How Does the ($\sqrt{x^2+x}+x)$ Equal $(\sqrt{x^2}+x)$ When Calculating The Limit of Infinity?

Question

I am asking this because of the following question:

What is the Limit of positive infinity for the equation $\frac{1}{\sqrt{x^2+x}+x}$?

The following steps are done to get the answer, which is 2.

I am not sure how the 3rd step went from having a numerator of $\sqrt{x^2+x}+x$ to having a numerator of $\sqrt{x^2}+x$. It's as if the $\sqrt{x}$ just disappeared.

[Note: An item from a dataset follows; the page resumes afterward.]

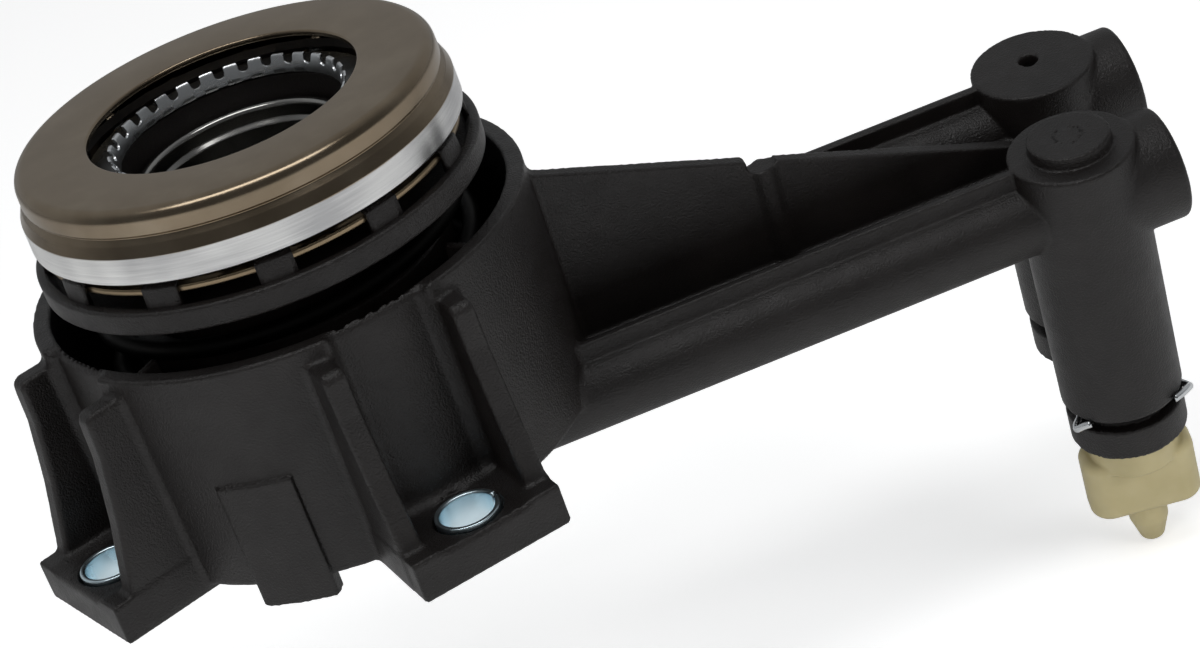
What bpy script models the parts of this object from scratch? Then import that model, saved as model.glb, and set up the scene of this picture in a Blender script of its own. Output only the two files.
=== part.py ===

Can anyone explain why this happens?

All help is appreciated.

Answer 1

While the result of the calculation is correct, it is not entirely trivial to justify the step you are having trouble with using "standard" theorems so I would suggest to keep manipulating the expression in the end of the first line algebraically as in

$$ \frac{\sqrt{x^2 + x} + x}{x} = \frac{\sqrt{x^2 + x}}{\sqrt{x^2}} + 1 = \sqrt{1 + \frac{1}{x}} + 1$$

resulting in an expression that clearly tends to $2$ as $x \to \infty$. This manipulation is valid as $x \to \infty$ and so we can assume that $x$ is positive and so $\sqrt{x^2} = |x| = x$. This looks much less "magical" and will cause you to make less mistakes and also justifies why the $x$ term inside the root (which gives rise to the $\frac{1}{x}$ inside the root) can be ignored in this case in for the calculation of the limit.

Answer 2

Difference of two squares: $(a-b)(a+b)=a^2-b^2$

Or in this case $(\sqrt{a}-x)(\sqrt{a}+x)=a-x^2$ where $a=x^2+x$

Answer 3

HINT: i would write $$\frac{x\left(\sqrt{1+\frac{1}{x}}+1\right)}{x}$$ for $x$ tends to $\infty$